If nothing else, it's time to refresh my organization, to clean out some of the detritus. My stuff is a mess. A neat, tidy, orderly looking mess that needs to be reorganized and refreshed. But how? What criteria puts a piece of paper on the keeper list?

Christina, you say, "There is a binder for finished stories I now think are silly or unpublishable, a binder for unfinished stories I don't intend to continue and a folder for every short story I have written." I have a lot of that kind of stuff, too. Why am I keeping them? I ask with all seriousness, what purpose do these still serve for you?

One thing I have learned: keep the published stuff list up to date. You'll forget.

Christina Adams said...

Carol, I have to admit I am a pack rat where it comes to my writing. I wrote a story once and threw it away and I regret it to this day. So now I keep everything in case I ever want to read it again. As to what purpose they still serve....

For me, a big thing is seeing how far I have come as a writer. If I ever feel like my writing is terrible I can always look back and think, 'My writing is not that bad any more.' I also keep my writing because I never know when I will want one of those old plots or when a sentence/description could be re-used. Even if the concept or the writing is bad the idea can still be inspiring and can take my mind in new directions I wouldn't have concidered without that aid.

On a different note, just because I think they are silly or unpublishable and would prefer never to show them to anyone, doesn't mean I think they are unfit for me. I am always amazed when my writing surprises me, when an old story has a twist I don't remember or a character who makes me laugh.

Lastly, everything you write is a product of who you were at a single point in your life. It carries memories and feelings and thoughts you will never have again. I keep my silly stuff because I want to remember who I have been and what I cared about.

I hope this helps in some way, unless you are really looking for an excuse to throw stuff away. : ) I have a question of my own. How do you keep your published stuff up to date? Do you have a system for keeping track of who you contact? I am looking for ways to improve mine.

Carol said...

Organization is such an important topic, in every sense, in the writing and publishing process.

Yes. Your reasoning seems quite thoughtful to me, and honest and true. Thank you for such a response. It feeds my spirit, gives me deeper insight into myself and my reasoning.

As for keeping track of what went out to whom, what version of which, when a response was made-- I used to simply have a notebook, with columns to check off, where I just wrote it out longhand, day by day, as the realmail came and went. Like grooming, it took a little time each day, and persistence, and then it stayed tidy and functional.

Now, if I were to try to be serious about publishing again, I might go to the community college for a class on spread sheets, because I believe that's really an effective answer. How many submissions are now sent email, multiplying the ability to submit, and also to get confused and lost in the shuffle.

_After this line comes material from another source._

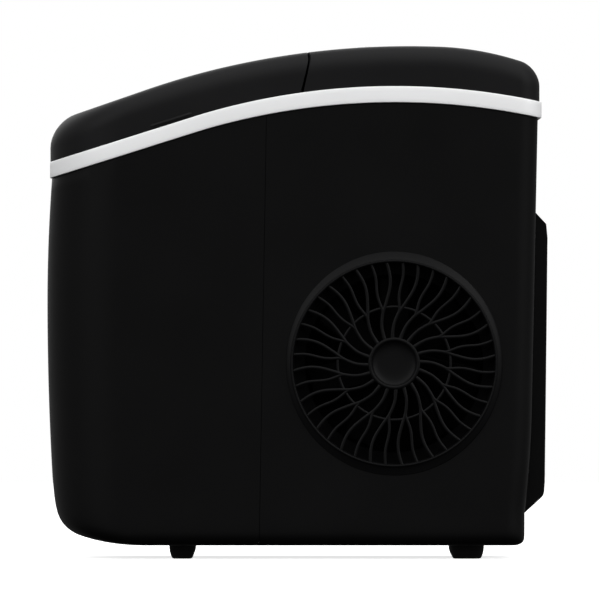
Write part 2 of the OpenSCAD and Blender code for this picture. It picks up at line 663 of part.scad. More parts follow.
cond_x0 = 70;
cond_x1 = 98;
module condenser() color([0.75, 0.77, 0.8]) {
  for (z = [70:7:217]) block([cond_x0, 15, z], [cond_x1, 127, z + 1]);
  for (x = [cond_x0, cond_x1 - 1.5], y = [14, 126.5]) block([x, y, 66], [x + 1.5, y + 1.5, 222]);
  for (y = [14, 126.5]) block([cond_x0, y, 66], [cond_x1, y + 1.5, 222]);
  for (x = [77, 91], y = [30:20:112]) translate([x, y, 62]) cylinder(h = 164, r = 3.6);
  along_y(84, 211, 120, 136, 3.6);
  along_y(84, 78, 120, 136, 3.6);
}

module fan_shroud() color([0.1, 0.1, 0.105]) {
  difference() {
    union() {
      block([107, 5, 66], [109, 137, 220]);
      along_x(fan_y, fan_z, 107, 137, duct_r + 2);
    }
    along_x(fan_y, fan_z, 100, 150, duct_r);
  }
  difference() {
    union() {
      along_x(fan_y, fan_z, 107, 110, 24);
      for (a = [45:90:315]) translate([107, fan_y, fan_z]) rotate([a, 0, 0]) translate([0, -4, 20]) cube([2.5, 8, duct_r - 19]);
    }
    along_x(fan_y, fan_z, 100, 120, 20.2);
  }
  for (y = [10, 132], z = [72, 214]) along_x(y, z, 98.5, 108, 4);
}

module fan_motor() color([0.3, 0.31, 0.33]) difference() {
  union() {
    along_x(fan_y, fan_z, 100, 115.5, 20);
    along_x(fan_y, fan_z, 115, 117, 7);
  }
  along_x(fan_y, fan_z, 106, 120, 2.55);
}

module fan_impeller() color([0.06, 0.06, 0.065]) {
  along_x(fan_y, fan_z, 107, 126, 2.5);
  along_x(fan_y, fan_z, 119, 133, 18);
  for (i = [0:blades - 1]) translate([126, fan_y, fan_z]) rotate([i * 360 / blades, 0, 0])
    translate([0, 0, 16]) rotate([0, 0, 35]) translate([-1, -12, 0]) cube([2, 24, blade_r - 16]);
}

module filter_drier() color([0.72, 0.45, 0.2]) translate([44, 142, 56]) rotate_extrude() polygon([
  [0, 0], [2.5, 0], [2.5, 6], [9, 12], [9, 62], [2.5, 70], [2.5, 76], [0, 76]]);

module discharge_pipe() color([0.72, 0.45, 0.2])
  swept([stub(20, 54.3), stub(20, 68), [20, 140, 150], [30, 146, 205], [60, 148, 212], [84, 146, 211], [84, 136.2, 211]], 3.2);
module liquid_pipe() color([0.72, 0.45, 0.2])
  swept([[84, 136.2, 78], [84, 148, 78], [70, 152, 60], [50, 150, 42], [44, 142, 44], [44, 142, 55.8]], 2.4);
module capillary_tube() color([0.72, 0.45, 0.2])
  swept([[44, 142, 132.2], [44, 142, 150], [40, 110, 180], [20, 60, 230], [-30, 26, 270], [-54, 20, 286], [-63, 18, 290]], 1.2);
module suction_pipe() color([0.72, 0.45, 0.2])
  swept([[70, 8.2, evap_pipe_z], [70, 22, evap_pipe_z], [50, 26, 240], [30, 30, 160], [18, 54, 120], stub(-30, 70), stub(-30, 54.3)], 3.6);

module hot_gas_valve() color([0.75, 0.6, 0.25]) {
  along_x(110, 240, 10, 40, 5);
  translate([25, 110, 238]) cylinder(h = 24, r = 8);
  block([14, 98, 256], [36, 122, 284]);
}
module hot_gas_pipe() color([0.72, 0.45, 0.2])
  swept([[9.4, 110, 240], [-10, 106, 240], [-30, 70, 262], [-66, 30, evap_pipe_z], [-70, 18, evap_pipe_z], [-70, 8.2, evap_pipe_z]], 2.4);

module water_pump() color([0.15, 0.15, 0.16]) {
  along_y(pump_x, 44, 16, 46, 17);
  block([pump_x - 17, 18, pan_z + pan_t], [pump_x + 17, 44, 30]);
  along_y(pump_x, pump_inlet_z, 10, 17, 5);
  translate([pump_x, 24, 58]) cylinder(h = 12, r = 4);
}
module pump_inlet_hose() color([0.8, 0.82, 0.8, 0.8])
  swept([[pump_x, -3.6, pump_inlet_z], [pump_x, 3, pump_inlet_z], [pump_x, 9.8, pump_inlet_z]], 4.5, 12);
module water_hose() color([0.8, 0.82, 0.8, 0.8])
  swept([[pump_x, 24, 70.2], [pump_x, 24, 110], [-110, 14, 180], [-100, 12, 270], [-87, 12, 300], [-87, -10, 300],
    [-87, -44, 303], [-87, -52, 296], [-87, -53, 274]], 3.6);

module control_box() color([0.12, 0.12, 0.125]) difference() {
  block([-136, 22, 212], [-102, 132, 306]);
  block([-134, 24, 214], [-101, 130, 304]);
}
module main_board() color([0.1, 0.35, 0.2]) {
  block([-130, 28, 218], [-128.4, 126, 300]);
  block([-128.5, 36, 226], [-112, 62, 252]);
  block([-128.5, 70, 226], [-118, 88, 240]);
  for (y = [76, 94, 110]) along_x(y, 276, -128.5, -112, 6);
}

module cord_gland() color([0.04, 0.04, 0.04]) difference() {
  union() {
    along_y(cable_gland[0], cable_gland[1], rear_y(60) - 12, rear_y(60) + 6, 8);
    along_y(cable_gland[0], cable_gland[1], rear_y(60) + 1.3, rear_y(60) + 3.3, 12);
  }
  along_y(cable_gland[0], cable_gland[1], 140, 200, 3.6);
}

front_shell();
rear_shell();
trim_band();
base_pan();
rear_top_cover();
lid_shell();
lid_window();
hinge_brackets();
hinge_pins();
fan_grille();
rear_vent_cover();
vent_screws();
housing_screws();
front_feet();
rear_feet();
foot_screws();
control_panel();
power_button();
size_button();
indicator_lenses();
panel_board();
inner_liner();
insulation();
ice_basket();
ice_rack();
water_tray();
tray_motor();
tray_bearing();
ice_pusher();
evaporator();
evaporator_bracket();
ice_sensors();
float_stem();
level_float();
drain_port();
drain_cap();
water_pump();
pump_inlet_hose();
water_hose();
bulkhead();
compressor();
compressor_mounts();
compressor_bolts();
terminal_cover();
condenser();
fan_shroud();
fan_motor();
fan_impeller();
filter_drier();
discharge_pipe();
suction_pipe();
liquid_pipe();
capillary_tube();
hot_gas_valve();
hot_gas_pipe();
control_box();
main_board();
cord_gland();
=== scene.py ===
"""Looks for the countertop ice maker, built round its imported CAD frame.

Lengths in this file are millimetres in the row frame (front -Y, grille +X, up +Z) until
put() turns them into metres.
"""

import math

import bmesh
import bpy
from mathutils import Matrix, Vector


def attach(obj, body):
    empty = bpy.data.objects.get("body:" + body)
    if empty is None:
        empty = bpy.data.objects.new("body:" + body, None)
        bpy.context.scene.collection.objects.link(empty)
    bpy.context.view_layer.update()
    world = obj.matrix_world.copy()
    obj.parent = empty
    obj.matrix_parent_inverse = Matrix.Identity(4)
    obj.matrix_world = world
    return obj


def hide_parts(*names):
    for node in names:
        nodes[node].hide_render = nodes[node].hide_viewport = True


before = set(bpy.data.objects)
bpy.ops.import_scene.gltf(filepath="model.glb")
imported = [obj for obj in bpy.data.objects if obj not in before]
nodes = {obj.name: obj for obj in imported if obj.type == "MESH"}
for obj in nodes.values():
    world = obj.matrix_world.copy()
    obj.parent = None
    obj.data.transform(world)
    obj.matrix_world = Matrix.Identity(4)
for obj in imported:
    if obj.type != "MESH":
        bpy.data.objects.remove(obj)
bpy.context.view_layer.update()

MM = 0.001

# ---------- driving dimensions, as in the CAD ----------
HALF_W = 143.2
CROWN_Z, CROWN_Y, CROWN_R = 375.0, 82.0, 600.0
BAND_CROWN_Z, BAND_CROWN_Y, BAND_R = 345.6, 72.0, 500.0
BAND_H = 11.8
WALL = 2.4
FRONT_CORNER_R = 55.0
REAR_CORNER_R = 14.0
LID_FRONT_Y = -181.3
COVER_REAR_Y = 177.3
HINGE_Y, HINGE_R = 4.8, 4.0
FAN_Y, FAN_Z = 71.0, 143.0
PANEL_Y = 52.0


def bow(y, zc, yc, r):
    return zc - r + math.sqrt(r * r - (y - yc) ** 2)


def top_z(y):
    """Crown of the lid and the rear cover."""
    if y < -115:
        return bow(-115, CROWN_Z, CROWN_Y, CROWN_R) + 0.34 * (y + 115)
    return bow(y, CROWN_Z, CROWN_Y, CROWN_R) - 5.3 * (max(0, y - 105) / 58) ** 2


def band_z(y):
    """Top edge of the trim band."""
    if y < -75:
        return bow(-75, BAND_CROWN_Z, BAND_CROWN_Y, BAND_R) + 0.31 * (y + 75)
    return bow(y, BAND_CROWN_Z, BAND_CROWN_Y, BAND_R)


def front_y(z):
    return -183.5 + (2.2e-4 if z < 189 else 4.2e-4) * (z - 189) ** 2


def rear_y(z):
    return 176.3 - 0.0205 * (333.8 - z) - 6.4e-4 * max(0, 110 - z) ** 2


def seam_y(z):
    return -27.8 + 0.017 * z


HINGE_Z = top_z(HINGE_Y) - HINGE_R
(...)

As for keeping track of published work, I simply had a Word file where I, again, wrote down who, what, when, and where pieces of my writing had been accepted and then published. I had a list. I quit keeping it up ten years ago when I became physically incapacitated for a time. And I really might want to try to catch that up.

What about rights? Do you have a good, current source to check on who owns what rights, one that includes internet publishing?

Patricia said...

I've never found a system that works well for me. I'm very visual ... so out of sight, out of mind is something I struggle with. I have binders (which I like) for each project ... but when I fail to keep them up their value plumets. For awhile I had a huge (handmade) chart that circled my office walls to help me keep track of ideas, query letters, submissions, feebacks, etc. This worked well. I've also tried egg crates (which were easy to toss paper into). But I've never found one really good system. I love hearing how others tackle and solve this issue.

Christina Adams said...

It is amazing/scary how the publishing business has changed over the last five years. When I first started querying everything was through the mail, no editor wanted you to e-mail them and you were lucky if they had a website. Now I think it is much harder to keep track of who you sent what to. My system sounds similar to yours. I have a page for each story and I write down the company name and the person I contacted, along with the date of when I did it so I don't wait years. But I like your idea of a spead sheet. It would save some writing on my part. Thanks!

Publishing rights is one of the areas I knew more in too! It is hard to find anything current, especially about the web, but I think part of that is because the world is still figuring out what we can and can't do. The best online source I could find is:

http://bloodink.blogspot.com/2007/07/publishing-rights.html

From what I can tell, unless your contract says differently, First Rights are the norm. Even when you are publishing something on your blog, you are giving yourself First Rights and you keep the right to reprint whenever you want.

This is an area I will have to research in more detail. I'll let you know what I find.

Patricia said...

I dropped a request onto Twitter and prolific writer Devon responded: "Pat I have an article up at ...

http://thescruffydogreview.wordpress.com/

check it out and let me know what you think.

Carol said...

Yes. Interesting outline of how to there on Scruffy Dog. Devon Ellington has an organization method that sounds like it keeps up with the juggling. Publishing, money-earning writers need to be nimble these days, don't they? What did you think?

996 said...

As a man sows, so he shall reap. .........................................

Carol said...

996, would you be willing to expound a bit upon how you see organization as part of the sowing process, how our organization affects the outcome of our writing efforts? Is that what you are meaning to say, to begin with? I could use a little more clarification of your thoughts.